Exercise brief :: Render the following material again verbatim, leaving nothing out.

Material for the task ::
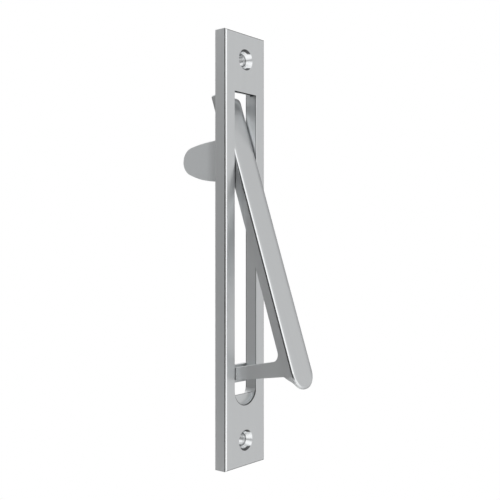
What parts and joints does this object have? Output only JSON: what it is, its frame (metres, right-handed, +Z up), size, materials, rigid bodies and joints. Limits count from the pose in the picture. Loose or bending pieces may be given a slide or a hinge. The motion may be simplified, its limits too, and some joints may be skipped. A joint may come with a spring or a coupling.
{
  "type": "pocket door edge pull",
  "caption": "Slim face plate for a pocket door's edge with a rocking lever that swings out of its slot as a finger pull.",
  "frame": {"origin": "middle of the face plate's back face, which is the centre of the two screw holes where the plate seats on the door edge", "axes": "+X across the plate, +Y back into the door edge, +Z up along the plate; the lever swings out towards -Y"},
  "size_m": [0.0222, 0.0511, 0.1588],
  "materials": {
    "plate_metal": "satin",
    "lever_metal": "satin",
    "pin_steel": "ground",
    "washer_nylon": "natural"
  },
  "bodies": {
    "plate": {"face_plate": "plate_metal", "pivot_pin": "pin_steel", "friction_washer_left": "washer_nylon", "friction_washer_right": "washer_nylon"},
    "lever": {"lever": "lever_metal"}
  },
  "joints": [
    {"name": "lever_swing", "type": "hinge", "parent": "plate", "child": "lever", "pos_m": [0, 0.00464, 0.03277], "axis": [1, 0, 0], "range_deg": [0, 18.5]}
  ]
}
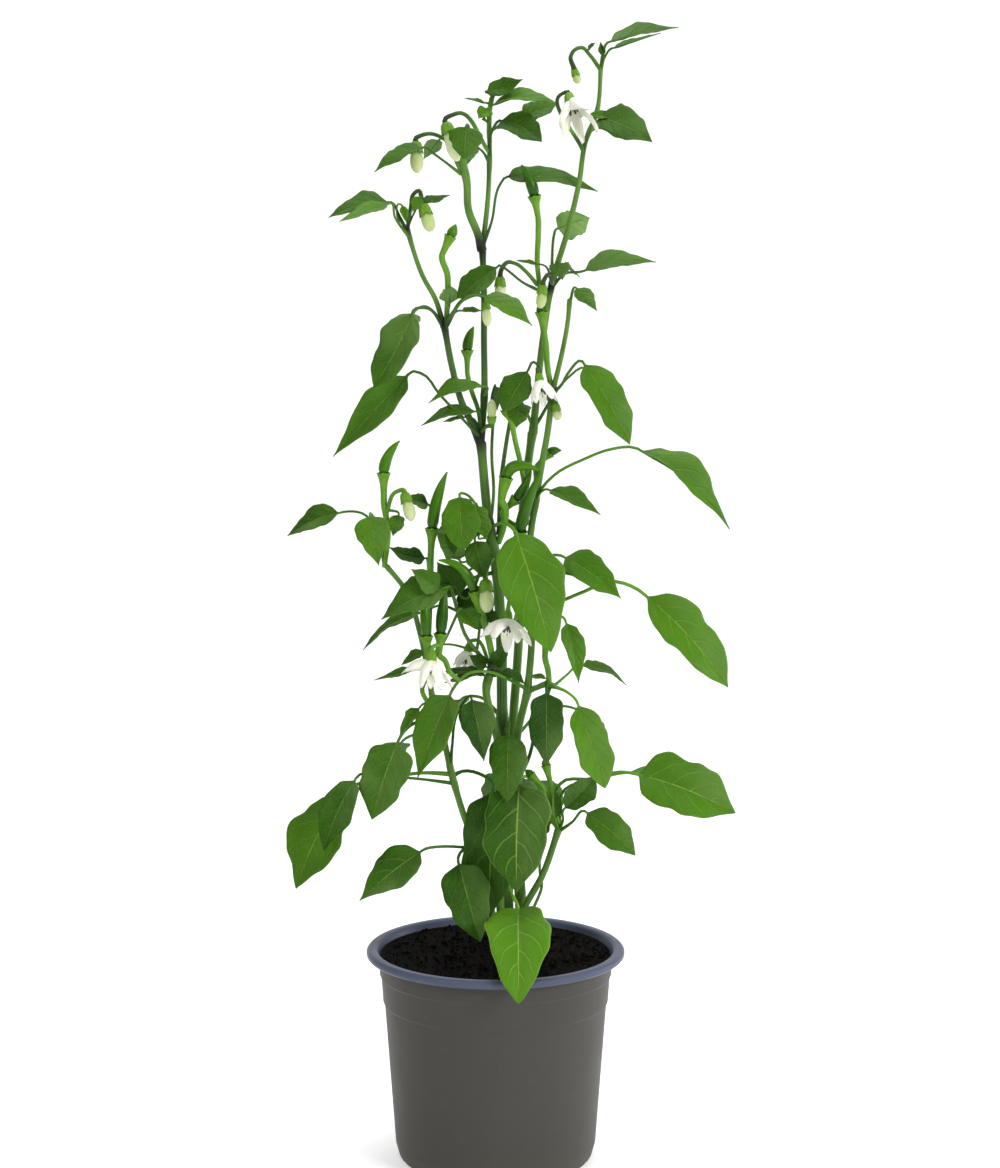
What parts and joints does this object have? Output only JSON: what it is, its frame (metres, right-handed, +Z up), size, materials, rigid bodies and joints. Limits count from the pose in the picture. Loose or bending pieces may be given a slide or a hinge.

Right answer ::
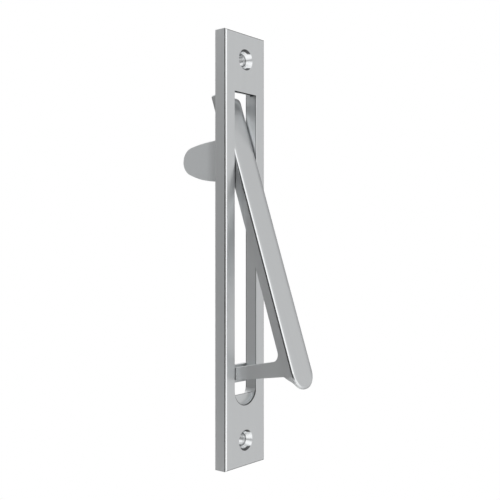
What parts and joints does this object have? Output only JSON: what it is, its frame (metres, right-handed, +Z up), size, materials, rigid bodies and joints. Limits count from the pose in the picture. Loose or bending pieces may be given a slide or a hinge. The motion may be simplified, its limits too, and some joints may be skipped. A joint may come with a spring or a coupling.
{
  "type": "pocket door edge pull",
  "caption": "Slim face plate for a pocket door's edge with a rocking lever that swings out of its slot as a finger pull.",
  "frame": {"origin": "middle of the face plate's back face, which is the centre of the two screw holes where the plate seats on the door edge", "axes": "+X across the plate, +Y back into the door edge, +Z up along the plate; the lever swings out towards -Y"},
  "size_m": [0.0222, 0.0511, 0.1588],
  "materials": {
    "plate_metal": "satin",
    "lever_metal": "satin",
    "pin_steel": "ground",
    "washer_nylon": "natural"
  },
  "bodies": {
    "plate": {"face_plate": "plate_metal", "pivot_pin": "pin_steel", "friction_washer_left": "washer_nylon", "friction_washer_right": "washer_nylon"},
    "lever": {"lever": "lever_metal"}
  },
  "joints": [
    {"name": "lever_swing", "type": "hinge", "parent": "plate", "child": "lever", "pos_m": [0, 0.00464, 0.03277], "axis": [1, 0, 0], "range_deg": [0, 18.5]}
  ]
}
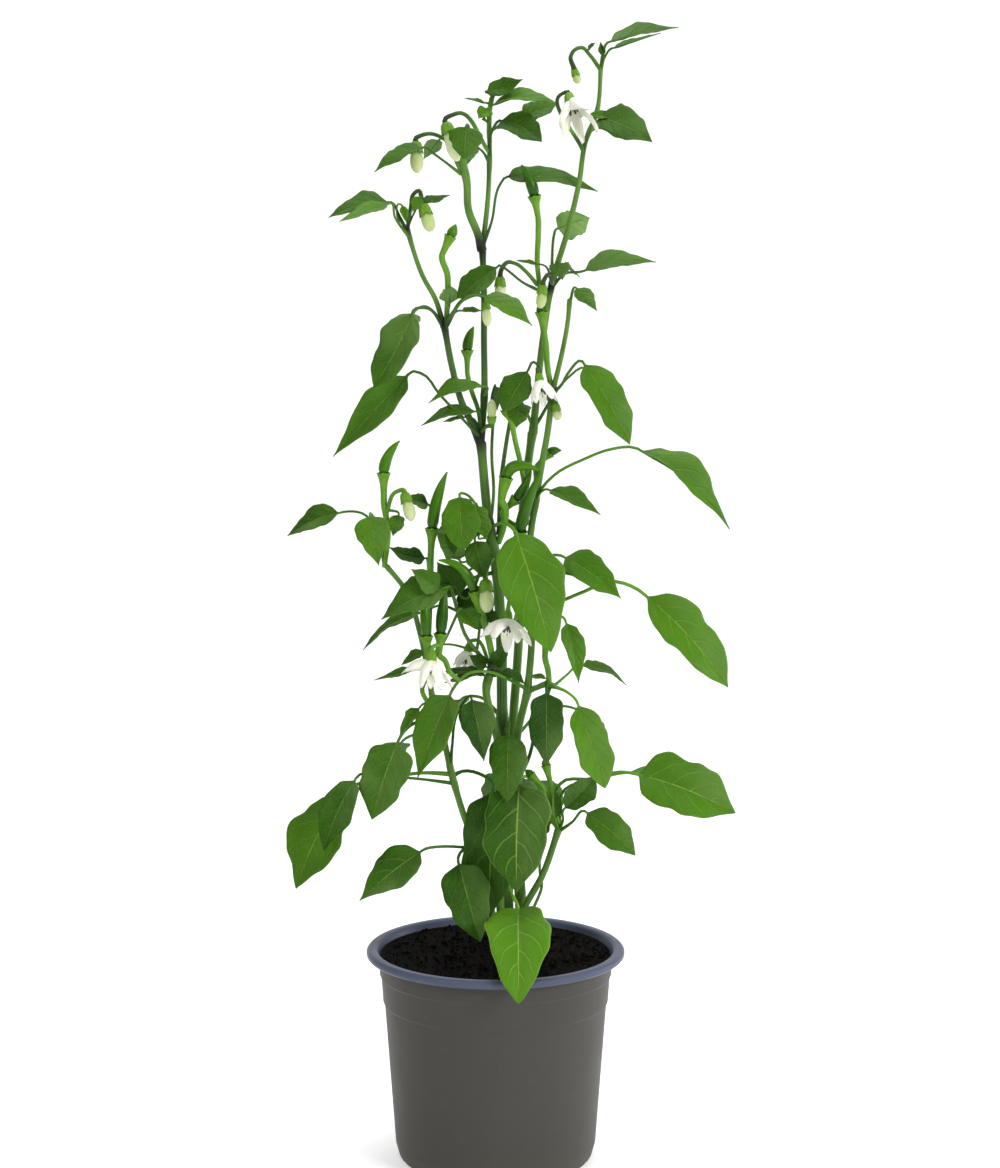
What parts and joints does this object have? Output only JSON: what it is, its frame (metres, right-handed, +Z up), size, materials, rigid bodies and joints. Limits count from the pose in the picture. Loose or bending pieces may be given a slide or a hinge.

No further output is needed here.